* Information provided *
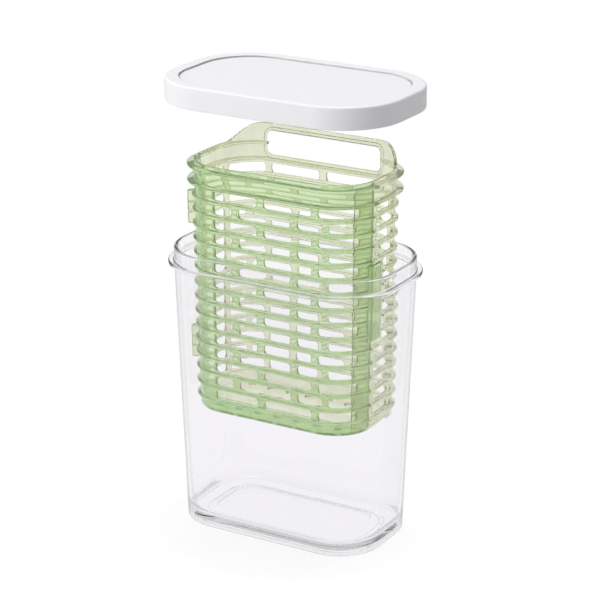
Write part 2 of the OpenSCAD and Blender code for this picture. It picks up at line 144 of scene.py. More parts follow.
# basket: the plan of its upper hoops' edge, and how far the hoops stand out from the wall
RIM = (126.4, 77.2, 30.0)
RIM_OUT, HOOP_OUT, HOOP_T = 4.2, 1.7, 1.4
BASKET_Z, BASKET_H, BASKET_WALL, BASKET_DRAW = 73.3, 152.0, 1.6, 2.5
FLOOR_BEND = 2.4
ROWS, PITCH, FIRST, SLOT_H, BAR = 15, 8.8, 12.0, 5.8, 4.8
UPPER_HOOPS = (139.6, 149.3)
DRAIN_R, DRAIN_PITCH, DRAINS, DRAIN_ROWS = 2.5, 13.28, 7, (-17.9, 4.5, 17.9)
# handle: its rise over the wall, and how far from the middle it is level and ends
HANDLE_RISE, HANDLE_HALF, HANDLE_FOOT = 10.5, 42.0, 57.4
# finger opening: half its width, its lower and upper edge, its corner radius, and the bead round it
GRIP = (39.0, 143.0, 158.0, 4.2)
BEAD, BEAD_OUT = 2.2, 1.15
# latch tongue: its middle's height, height, reach past the parting and thickness
PARTING_Y, PART_GAP = 12.0, 0.3
LATCH = (79.5, 46.0, 9.0, 1.3)
TONGUE_ROOT = 5
LIP_FROM, LIP_ROOT, LIP_T, LIP_GAP, LIP_TOP = 61.7, 2.4, 1.2, 0.2, 149.0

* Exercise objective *
Copy every line verbatim.

* Correct output *
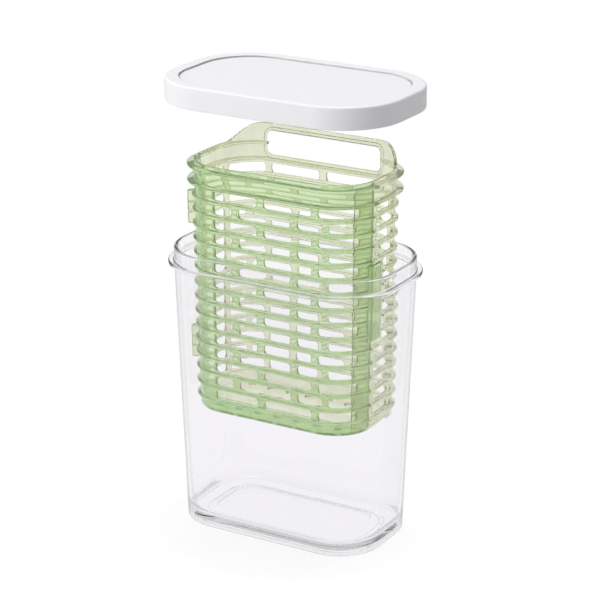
Write part 2 of the OpenSCAD and Blender code for this picture. It picks up at line 144 of scene.py. More parts follow.
# basket: the plan of its upper hoops' edge, and how far the hoops stand out from the wall
RIM = (126.4, 77.2, 30.0)
RIM_OUT, HOOP_OUT, HOOP_T = 4.2, 1.7, 1.4
BASKET_Z, BASKET_H, BASKET_WALL, BASKET_DRAW = 73.3, 152.0, 1.6, 2.5
FLOOR_BEND = 2.4
ROWS, PITCH, FIRST, SLOT_H, BAR = 15, 8.8, 12.0, 5.8, 4.8
UPPER_HOOPS = (139.6, 149.3)
DRAIN_R, DRAIN_PITCH, DRAINS, DRAIN_ROWS = 2.5, 13.28, 7, (-17.9, 4.5, 17.9)
# handle: its rise over the wall, and how far from the middle it is level and ends
HANDLE_RISE, HANDLE_HALF, HANDLE_FOOT = 10.5, 42.0, 57.4
# finger opening: half its width, its lower and upper edge, its corner radius, and the bead round it
GRIP = (39.0, 143.0, 158.0, 4.2)
BEAD, BEAD_OUT = 2.2, 1.15
# latch tongue: its middle's height, height, reach past the parting and thickness
PARTING_Y, PART_GAP = 12.0, 0.3
LATCH = (79.5, 46.0, 9.0, 1.3)
TONGUE_ROOT = 5
LIP_FROM, LIP_ROOT, LIP_T, LIP_GAP, LIP_TOP = 61.7, 2.4, 1.2, 0.2, 149.0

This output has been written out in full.